Michele Soares 23/01/2024
Um lance de dados etc
Aqui tem poemas excelentes. Não pouco excelentes. Muito. Aqueles de desenhar "!" e "gênia" no final da página. Esses poemas excelentes e que me dão vontade de escrever uma carta (rídicula e, portanto, de amor) dizendo "Adília, eu entendi" convivem com poemas que me deixaram "então tar". É assim, o incrível convive com o mediano, como o bem convive com o mal. Inclusive, o livro é todo nuançado nas coisas do coração humano, coisa difícil que exige o melhor dos melhores romancistas. Um poema é todo terno, a amargura muito bem diluída que de tão diluída parecendo ausente. E esse poema doce logo se segue a um poema amargo, dos incômodos, dos desencontros, das desavenças. E dos vazios. O último poema pra mim já vale a leitura do livro inteiro. No final, gosto do que entendi e gosto do que não entendi. Do doce porque doce, do amargo porque amargo.
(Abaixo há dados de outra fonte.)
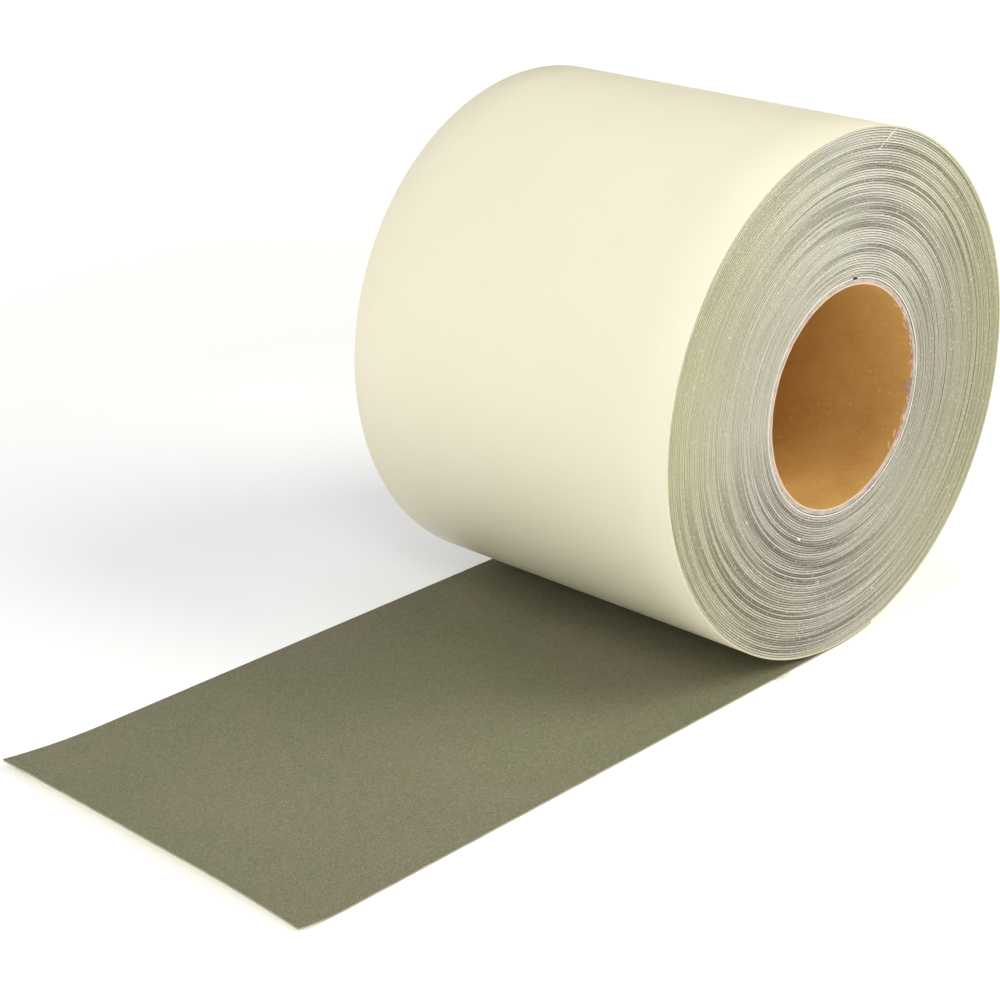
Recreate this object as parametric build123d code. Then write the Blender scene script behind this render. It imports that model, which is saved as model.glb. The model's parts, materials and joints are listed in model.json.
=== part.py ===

Fora que ela é dona de uma dicção muito própria, que você logo reconhece e reencontra na voz de outros poemas, se for leitor mais ou menos ávido dos contemporâneos. Atualmente, o fazer poético nas línguas lusas não passa ileso dos versos prosaicos da Adília. Da sua tragicidade tão cômica quanto mordaz. Gosto disso na poesia dela. Não dá voz aos mocinhos, mas também aos vilãozinhos. Jogo perigoso esse de se encontrar nesse texto. E por isso mesmo, duplamente recomendado.